ElevenLabs wins with voice quality
ElevenLabs
ElevenLabs wins by making voice quality the product, not a feature bolted onto a broader AI stack. That focus shows up in the workflow. A creator can upload a short sample, generate a convincing clone, pick from a large library of voices, and export higher bitrate audio on paid plans. The result is a product people use for audiobooks, dubbing, publisher workflows, and branded agents where flat or robotic speech breaks the experience.
-
The product started with a narrow wedge and got very good at it. ElevenLabs let users clone a voice from roughly 30 seconds of audio, offered more than 1,000 synthetic voices across 32 languages, and charged for generated minutes.
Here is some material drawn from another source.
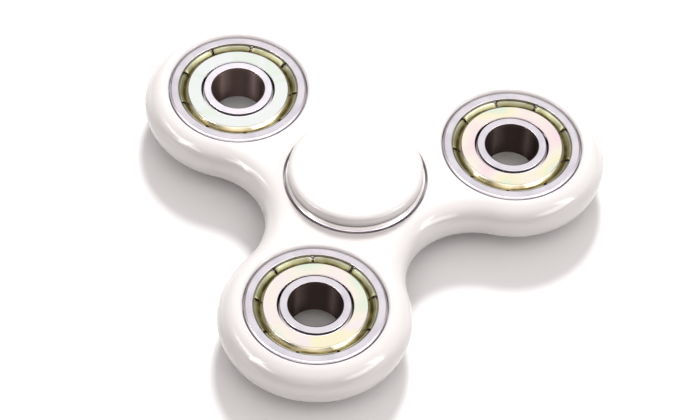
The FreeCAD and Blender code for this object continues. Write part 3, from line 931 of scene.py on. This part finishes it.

That is a much more opinionated audio workflow than big tech text or cloud platforms built around general APIs.
-
Specialization also supports premium pricing. Creator plans at $22 per month include Professional Voice Cloning and 192kbps output, and the company has said its per minute pricing has been materially above lower cost rivals like Cartesia. Customers are paying for voices that sound closer to a human narrator or support rep, not just for raw model access.
-
The advantage compounds because better voices feed a marketplace and application layer. Professional Voice Clones can be shared in Voice Library, where creators earn payouts when others use them. That turns model quality into supply growth, more distinctive voices, and more reasons for publishers and enterprises to stay inside the same ecosystem.
The next step is that voice quality stops being a creator feature and becomes infrastructure for AI agents, dubbing, and enterprise communications. If ElevenLabs keeps pairing best in class speech with tools like Voice Library and conversational products, it can keep moving up from model vendor to the default operating layer for AI audio.